Beneath this task is a listing. State how many of its lines include the string "transform", giving nothing but the number.

>> begin PROVIDED DATA

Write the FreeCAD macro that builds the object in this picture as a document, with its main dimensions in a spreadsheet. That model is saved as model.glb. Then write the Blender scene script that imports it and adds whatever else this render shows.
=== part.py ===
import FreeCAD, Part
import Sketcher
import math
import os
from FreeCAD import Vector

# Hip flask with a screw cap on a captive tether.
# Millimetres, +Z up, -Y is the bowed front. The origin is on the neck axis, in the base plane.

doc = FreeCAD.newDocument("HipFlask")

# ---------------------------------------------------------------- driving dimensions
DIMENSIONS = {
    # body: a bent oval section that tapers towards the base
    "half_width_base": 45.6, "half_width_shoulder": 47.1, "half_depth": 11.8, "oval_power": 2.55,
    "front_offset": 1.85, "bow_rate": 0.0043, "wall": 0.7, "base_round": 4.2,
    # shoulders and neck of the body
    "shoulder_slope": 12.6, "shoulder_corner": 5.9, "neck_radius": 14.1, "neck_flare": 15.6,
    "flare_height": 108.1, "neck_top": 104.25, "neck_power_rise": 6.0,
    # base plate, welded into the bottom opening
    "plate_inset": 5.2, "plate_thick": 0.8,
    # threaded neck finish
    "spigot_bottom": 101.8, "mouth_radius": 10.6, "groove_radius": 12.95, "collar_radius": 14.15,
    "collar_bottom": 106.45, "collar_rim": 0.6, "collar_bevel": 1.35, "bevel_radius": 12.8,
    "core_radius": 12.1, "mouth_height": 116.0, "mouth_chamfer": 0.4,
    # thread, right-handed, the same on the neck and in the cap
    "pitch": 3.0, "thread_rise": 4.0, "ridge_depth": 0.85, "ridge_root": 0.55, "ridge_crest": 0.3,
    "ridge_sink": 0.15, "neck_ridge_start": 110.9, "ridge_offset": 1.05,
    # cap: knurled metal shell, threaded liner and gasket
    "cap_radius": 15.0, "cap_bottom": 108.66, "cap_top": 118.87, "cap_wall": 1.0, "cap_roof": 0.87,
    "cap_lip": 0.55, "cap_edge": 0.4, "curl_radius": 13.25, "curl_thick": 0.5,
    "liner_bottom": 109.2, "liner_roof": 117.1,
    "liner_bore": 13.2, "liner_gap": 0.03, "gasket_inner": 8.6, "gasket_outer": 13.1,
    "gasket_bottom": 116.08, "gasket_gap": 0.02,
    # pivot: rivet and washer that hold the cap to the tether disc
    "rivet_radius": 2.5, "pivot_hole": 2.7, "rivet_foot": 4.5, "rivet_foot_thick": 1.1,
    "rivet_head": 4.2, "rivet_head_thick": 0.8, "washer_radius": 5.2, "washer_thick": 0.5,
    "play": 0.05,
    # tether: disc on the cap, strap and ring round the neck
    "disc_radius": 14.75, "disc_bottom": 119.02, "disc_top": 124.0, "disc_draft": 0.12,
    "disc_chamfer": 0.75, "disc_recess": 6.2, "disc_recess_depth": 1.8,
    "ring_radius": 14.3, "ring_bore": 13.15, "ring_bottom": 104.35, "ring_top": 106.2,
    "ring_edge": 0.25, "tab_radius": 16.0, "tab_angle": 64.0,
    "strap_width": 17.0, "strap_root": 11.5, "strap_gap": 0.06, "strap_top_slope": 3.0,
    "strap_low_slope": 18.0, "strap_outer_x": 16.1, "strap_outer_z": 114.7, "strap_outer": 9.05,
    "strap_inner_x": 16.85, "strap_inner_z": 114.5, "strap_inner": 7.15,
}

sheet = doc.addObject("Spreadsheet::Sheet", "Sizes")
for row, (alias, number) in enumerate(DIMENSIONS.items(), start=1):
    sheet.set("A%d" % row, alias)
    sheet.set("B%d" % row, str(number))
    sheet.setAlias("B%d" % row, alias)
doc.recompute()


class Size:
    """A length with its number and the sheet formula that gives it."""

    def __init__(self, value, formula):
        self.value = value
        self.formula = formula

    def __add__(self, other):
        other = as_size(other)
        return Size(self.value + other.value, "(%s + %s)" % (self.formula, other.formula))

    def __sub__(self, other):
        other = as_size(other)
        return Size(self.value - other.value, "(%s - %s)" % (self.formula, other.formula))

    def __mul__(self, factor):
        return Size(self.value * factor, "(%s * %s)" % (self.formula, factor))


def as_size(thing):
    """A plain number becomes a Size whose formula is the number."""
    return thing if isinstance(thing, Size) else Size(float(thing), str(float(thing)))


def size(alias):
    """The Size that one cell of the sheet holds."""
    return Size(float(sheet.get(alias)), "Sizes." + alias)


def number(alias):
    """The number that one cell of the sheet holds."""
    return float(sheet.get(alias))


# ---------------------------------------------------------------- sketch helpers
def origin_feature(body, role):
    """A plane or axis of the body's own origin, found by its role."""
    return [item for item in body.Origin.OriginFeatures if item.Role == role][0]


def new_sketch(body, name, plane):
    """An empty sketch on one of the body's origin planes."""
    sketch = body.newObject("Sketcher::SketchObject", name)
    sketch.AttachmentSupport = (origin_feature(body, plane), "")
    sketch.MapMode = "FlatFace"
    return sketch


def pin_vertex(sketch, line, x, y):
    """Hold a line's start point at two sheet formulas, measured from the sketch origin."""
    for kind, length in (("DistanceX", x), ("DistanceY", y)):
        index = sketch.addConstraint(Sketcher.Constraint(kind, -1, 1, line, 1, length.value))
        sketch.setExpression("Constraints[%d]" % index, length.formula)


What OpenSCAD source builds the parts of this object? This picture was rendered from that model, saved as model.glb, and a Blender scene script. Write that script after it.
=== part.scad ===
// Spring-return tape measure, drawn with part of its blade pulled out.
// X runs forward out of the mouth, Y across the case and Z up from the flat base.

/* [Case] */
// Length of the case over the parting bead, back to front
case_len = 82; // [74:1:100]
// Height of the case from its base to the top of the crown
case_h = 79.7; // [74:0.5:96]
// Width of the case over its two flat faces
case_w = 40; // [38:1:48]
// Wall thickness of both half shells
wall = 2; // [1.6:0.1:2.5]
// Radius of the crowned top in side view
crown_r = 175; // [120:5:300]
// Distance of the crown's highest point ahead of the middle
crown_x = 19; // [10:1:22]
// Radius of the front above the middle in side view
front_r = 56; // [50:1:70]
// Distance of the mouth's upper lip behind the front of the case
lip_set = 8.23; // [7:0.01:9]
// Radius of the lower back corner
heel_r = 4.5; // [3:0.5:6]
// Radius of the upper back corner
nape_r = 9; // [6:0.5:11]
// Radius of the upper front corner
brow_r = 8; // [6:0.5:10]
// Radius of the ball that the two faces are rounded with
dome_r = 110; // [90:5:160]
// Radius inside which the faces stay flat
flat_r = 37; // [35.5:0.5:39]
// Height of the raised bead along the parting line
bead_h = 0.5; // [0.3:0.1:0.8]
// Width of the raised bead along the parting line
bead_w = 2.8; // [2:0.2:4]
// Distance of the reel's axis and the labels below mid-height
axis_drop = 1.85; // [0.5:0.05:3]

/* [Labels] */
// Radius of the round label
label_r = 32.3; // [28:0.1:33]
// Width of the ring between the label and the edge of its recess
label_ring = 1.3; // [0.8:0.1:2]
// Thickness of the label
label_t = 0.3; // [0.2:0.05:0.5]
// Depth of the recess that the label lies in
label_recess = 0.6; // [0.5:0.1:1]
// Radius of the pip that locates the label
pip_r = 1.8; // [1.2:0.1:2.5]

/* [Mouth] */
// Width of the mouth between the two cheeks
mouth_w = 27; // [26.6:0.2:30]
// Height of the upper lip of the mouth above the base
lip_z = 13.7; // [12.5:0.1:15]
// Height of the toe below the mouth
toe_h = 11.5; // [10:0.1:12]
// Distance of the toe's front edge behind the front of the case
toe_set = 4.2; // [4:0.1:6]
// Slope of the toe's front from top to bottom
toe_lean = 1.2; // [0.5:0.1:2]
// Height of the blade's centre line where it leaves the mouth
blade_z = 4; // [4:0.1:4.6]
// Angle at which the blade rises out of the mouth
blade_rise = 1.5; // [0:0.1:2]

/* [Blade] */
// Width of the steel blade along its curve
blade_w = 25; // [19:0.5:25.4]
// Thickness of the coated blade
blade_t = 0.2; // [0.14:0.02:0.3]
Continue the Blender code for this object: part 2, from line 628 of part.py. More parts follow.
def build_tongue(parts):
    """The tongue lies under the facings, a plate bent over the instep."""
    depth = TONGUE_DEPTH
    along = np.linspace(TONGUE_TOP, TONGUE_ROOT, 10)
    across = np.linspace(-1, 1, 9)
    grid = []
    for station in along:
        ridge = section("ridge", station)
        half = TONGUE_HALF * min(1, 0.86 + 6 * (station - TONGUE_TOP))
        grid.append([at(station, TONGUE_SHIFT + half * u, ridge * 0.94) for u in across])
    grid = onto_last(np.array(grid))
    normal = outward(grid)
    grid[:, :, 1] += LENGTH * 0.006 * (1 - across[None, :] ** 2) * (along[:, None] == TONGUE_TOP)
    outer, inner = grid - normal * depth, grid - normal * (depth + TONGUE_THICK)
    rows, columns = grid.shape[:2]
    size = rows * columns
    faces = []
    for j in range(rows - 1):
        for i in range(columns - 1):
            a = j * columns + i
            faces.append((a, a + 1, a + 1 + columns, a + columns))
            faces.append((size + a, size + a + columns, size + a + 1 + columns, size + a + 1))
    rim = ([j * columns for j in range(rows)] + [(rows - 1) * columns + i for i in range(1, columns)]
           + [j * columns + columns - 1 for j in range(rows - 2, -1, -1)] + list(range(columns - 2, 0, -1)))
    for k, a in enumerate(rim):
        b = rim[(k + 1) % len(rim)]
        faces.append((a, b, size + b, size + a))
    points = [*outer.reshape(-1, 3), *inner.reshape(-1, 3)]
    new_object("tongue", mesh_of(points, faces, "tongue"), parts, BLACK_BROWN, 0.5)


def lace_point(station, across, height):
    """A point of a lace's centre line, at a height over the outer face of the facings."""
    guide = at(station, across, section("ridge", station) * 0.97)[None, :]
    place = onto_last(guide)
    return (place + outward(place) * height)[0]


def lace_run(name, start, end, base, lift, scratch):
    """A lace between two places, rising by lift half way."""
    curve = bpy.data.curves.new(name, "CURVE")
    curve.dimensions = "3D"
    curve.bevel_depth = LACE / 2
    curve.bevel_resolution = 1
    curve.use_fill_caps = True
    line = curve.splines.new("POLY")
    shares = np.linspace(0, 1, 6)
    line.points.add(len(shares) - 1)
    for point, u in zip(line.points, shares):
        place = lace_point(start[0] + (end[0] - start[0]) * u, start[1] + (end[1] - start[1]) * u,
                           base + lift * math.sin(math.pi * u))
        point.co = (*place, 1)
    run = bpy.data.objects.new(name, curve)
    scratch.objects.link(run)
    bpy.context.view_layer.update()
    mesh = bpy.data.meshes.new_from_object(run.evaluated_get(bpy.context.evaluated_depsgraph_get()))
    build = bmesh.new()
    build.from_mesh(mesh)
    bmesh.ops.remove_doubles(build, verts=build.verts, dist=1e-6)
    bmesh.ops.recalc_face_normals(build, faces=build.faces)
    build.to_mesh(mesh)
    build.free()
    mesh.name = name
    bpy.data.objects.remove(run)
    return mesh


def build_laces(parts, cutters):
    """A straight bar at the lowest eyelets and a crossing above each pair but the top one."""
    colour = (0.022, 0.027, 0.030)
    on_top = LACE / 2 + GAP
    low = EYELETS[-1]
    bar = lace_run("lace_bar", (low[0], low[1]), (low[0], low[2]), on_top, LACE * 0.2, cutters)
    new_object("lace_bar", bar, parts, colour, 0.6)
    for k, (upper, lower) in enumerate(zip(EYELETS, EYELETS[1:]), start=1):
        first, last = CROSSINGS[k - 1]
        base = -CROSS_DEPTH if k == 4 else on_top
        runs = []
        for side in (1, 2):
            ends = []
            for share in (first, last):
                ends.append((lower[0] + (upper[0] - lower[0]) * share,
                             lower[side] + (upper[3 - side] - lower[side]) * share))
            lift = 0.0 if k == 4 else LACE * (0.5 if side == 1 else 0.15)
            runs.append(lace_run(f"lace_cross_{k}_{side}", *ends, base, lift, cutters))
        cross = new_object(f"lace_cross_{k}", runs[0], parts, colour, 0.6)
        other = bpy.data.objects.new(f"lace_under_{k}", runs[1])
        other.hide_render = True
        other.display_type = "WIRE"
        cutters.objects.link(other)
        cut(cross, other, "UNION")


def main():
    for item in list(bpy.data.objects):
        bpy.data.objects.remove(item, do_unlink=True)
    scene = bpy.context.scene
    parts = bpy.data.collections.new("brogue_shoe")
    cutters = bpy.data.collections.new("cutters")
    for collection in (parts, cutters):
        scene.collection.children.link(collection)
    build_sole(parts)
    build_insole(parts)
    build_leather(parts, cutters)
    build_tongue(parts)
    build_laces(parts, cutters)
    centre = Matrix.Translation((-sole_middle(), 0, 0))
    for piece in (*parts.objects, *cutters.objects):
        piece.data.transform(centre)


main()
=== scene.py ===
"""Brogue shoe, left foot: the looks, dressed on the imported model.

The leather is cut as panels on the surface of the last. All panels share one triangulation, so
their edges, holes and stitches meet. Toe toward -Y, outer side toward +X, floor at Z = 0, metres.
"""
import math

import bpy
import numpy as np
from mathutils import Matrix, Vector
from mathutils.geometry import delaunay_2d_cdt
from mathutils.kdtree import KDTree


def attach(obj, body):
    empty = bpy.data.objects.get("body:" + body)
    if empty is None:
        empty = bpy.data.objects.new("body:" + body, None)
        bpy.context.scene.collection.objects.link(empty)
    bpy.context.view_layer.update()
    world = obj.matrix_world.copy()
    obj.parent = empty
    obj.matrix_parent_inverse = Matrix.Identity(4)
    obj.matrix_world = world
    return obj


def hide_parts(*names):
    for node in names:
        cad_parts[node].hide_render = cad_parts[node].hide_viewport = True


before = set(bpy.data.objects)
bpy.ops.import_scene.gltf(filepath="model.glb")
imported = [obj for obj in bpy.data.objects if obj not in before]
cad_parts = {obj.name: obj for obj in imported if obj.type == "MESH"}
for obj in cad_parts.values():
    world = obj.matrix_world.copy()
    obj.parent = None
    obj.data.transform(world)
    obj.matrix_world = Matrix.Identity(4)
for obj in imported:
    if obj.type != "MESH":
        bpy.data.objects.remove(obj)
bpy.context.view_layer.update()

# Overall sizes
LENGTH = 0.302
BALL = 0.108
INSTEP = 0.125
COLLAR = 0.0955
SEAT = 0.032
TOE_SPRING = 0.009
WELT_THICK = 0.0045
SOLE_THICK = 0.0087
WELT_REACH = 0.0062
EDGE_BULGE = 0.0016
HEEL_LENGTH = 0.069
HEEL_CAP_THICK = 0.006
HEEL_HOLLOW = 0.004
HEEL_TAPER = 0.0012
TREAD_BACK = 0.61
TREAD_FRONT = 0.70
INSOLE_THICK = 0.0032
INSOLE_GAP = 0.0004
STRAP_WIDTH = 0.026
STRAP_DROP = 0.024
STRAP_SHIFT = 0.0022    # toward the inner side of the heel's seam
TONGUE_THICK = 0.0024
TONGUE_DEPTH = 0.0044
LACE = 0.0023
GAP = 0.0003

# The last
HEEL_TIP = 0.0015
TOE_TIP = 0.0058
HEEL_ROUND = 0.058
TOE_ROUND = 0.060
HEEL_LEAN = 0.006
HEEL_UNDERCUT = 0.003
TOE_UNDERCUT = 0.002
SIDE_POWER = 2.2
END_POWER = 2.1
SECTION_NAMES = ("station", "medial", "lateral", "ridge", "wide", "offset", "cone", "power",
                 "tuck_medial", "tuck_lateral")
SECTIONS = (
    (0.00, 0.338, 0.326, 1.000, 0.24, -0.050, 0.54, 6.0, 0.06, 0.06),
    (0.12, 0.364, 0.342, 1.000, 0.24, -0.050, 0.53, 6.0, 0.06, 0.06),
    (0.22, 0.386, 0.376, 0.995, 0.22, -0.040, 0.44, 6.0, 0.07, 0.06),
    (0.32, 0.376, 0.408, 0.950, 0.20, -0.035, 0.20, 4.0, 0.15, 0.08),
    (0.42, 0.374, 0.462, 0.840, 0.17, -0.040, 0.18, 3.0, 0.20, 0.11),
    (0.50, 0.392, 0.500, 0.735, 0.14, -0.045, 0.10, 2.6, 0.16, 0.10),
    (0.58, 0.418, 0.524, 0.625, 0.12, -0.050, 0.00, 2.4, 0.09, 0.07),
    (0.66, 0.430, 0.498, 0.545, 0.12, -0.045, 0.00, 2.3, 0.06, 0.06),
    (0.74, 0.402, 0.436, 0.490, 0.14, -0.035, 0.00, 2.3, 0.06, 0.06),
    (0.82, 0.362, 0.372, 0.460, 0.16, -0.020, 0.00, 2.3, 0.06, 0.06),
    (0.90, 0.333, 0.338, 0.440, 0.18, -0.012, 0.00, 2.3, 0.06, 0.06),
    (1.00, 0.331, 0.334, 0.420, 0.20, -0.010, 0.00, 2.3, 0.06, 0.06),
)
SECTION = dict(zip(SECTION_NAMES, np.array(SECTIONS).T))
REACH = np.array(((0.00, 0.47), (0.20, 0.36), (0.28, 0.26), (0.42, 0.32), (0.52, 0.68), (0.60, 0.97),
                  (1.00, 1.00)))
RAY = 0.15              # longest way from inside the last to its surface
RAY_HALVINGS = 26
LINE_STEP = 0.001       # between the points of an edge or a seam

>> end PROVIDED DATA

-- WORKED SOLUTION --
2